I take the record from the shelf and dive in. A dive into the past. I remember that the cover always disgusted me, that all the artwork always disgusted me. I recall an interview where they said that in 1996 they toured without ever being paid, and when I think back to those words, I always remember the same thing: "Okay, they stole the gasoline, but they're lucky there are no toll booths in America. Those you can't dodge? Wait, but are there toll booths in America?" It's a bad habit to end thoughts with a question.

Everything live, dirty sounds and so much attitude that they could take down a rhinoceros at the first shot. They come from El Paso - a big toilet of a city, they say, and I don't doubt it - and the At the Drive-In of 1996 can be imagined as simple twenty-somethings without the ridiculous hair they sport around today and who, intent on connecting instruments to amplifiers, thoroughly ignoring refined recording techniques, harps, pianos, trumpets, and whatnot, limit themselves to playing loud and fast, quickly saying what they have to say, and removing themselves, just as quickly, from the scene.

The At the Drive-In of 1996 played a post-Hardcore mixed with what many insist on calling Emo-core - a term they never really liked when referring to their music.

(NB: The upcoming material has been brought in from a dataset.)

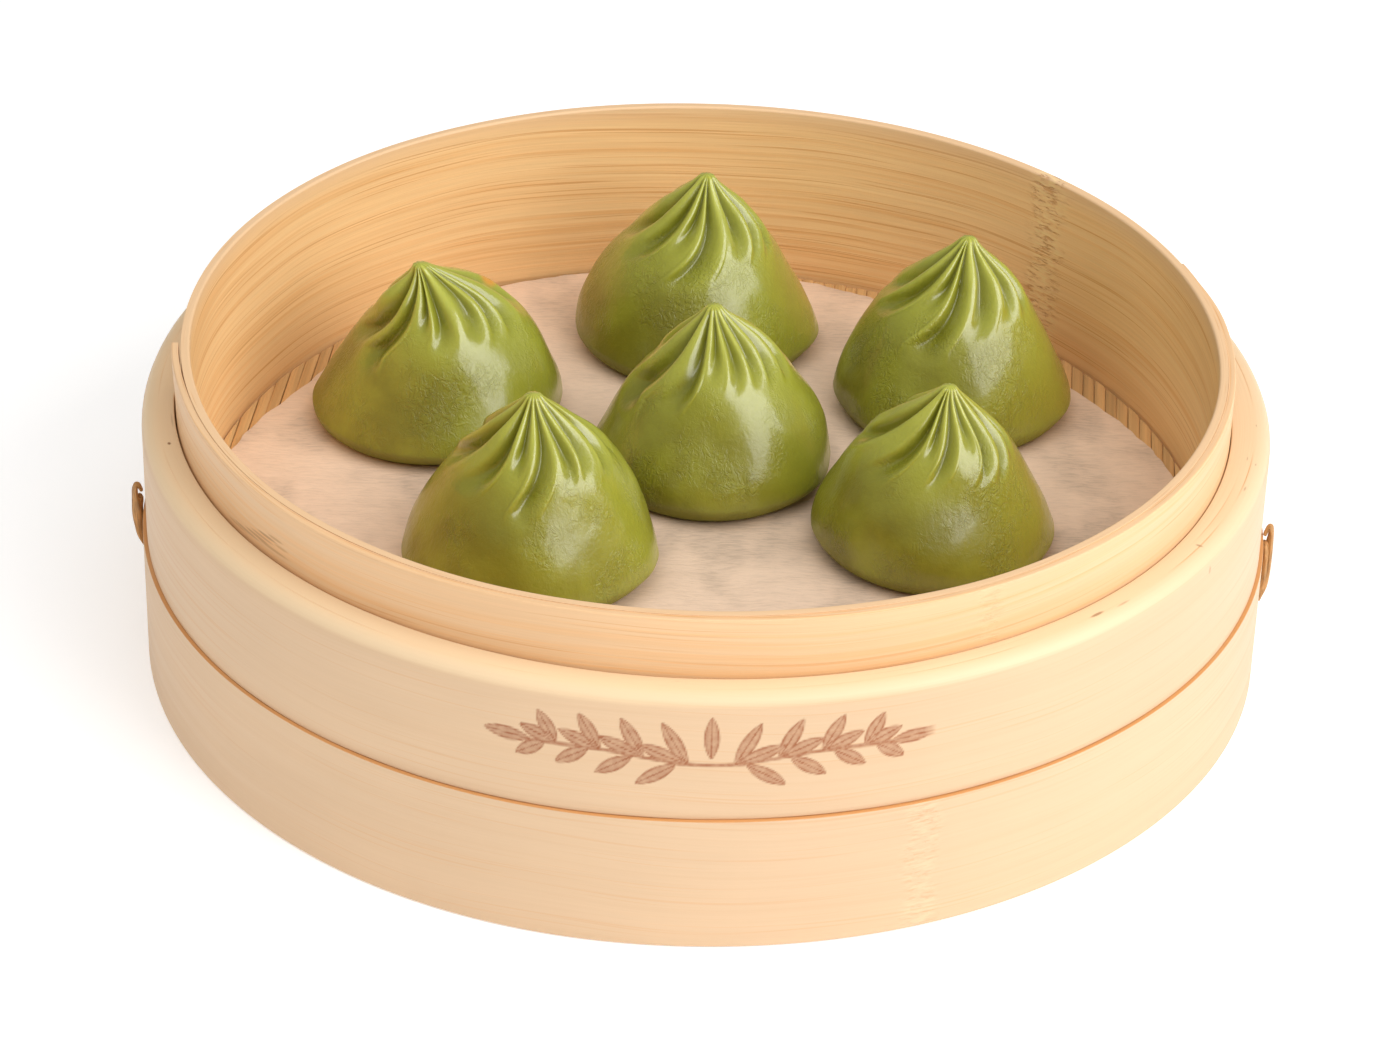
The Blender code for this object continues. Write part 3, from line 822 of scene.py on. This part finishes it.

A successful and personal blend of Fugazi and Cap'n Jazz, taking the rhythms of the former and the melodies and that sense of emotional assault from the latter.

Acrobatic Tenement, released by Flipside, tells of the spontaneous and genuine At the Drive-In, devoid of the guitar intricacies that would characterize their later albums - Rodriguez had arrived too recently to assert himself -, caught between solitary catharsis and the desire to see if anyone else might care about them. I imagine them crammed into a white van, Cedric leaning against the bass drum for hours and hours.

It was 2001 or 2002. I went to school crossing two kilometers of weed-filled fields to avoid at least another two of asphalt. I went with my Walkman strapped to my belt, Relationship of Command, dubbed from the CD, spinning and spinning, wrapping around itself. At the Drive-In were already disbanded. Coffee always disgusted me; there are many ways to wake up.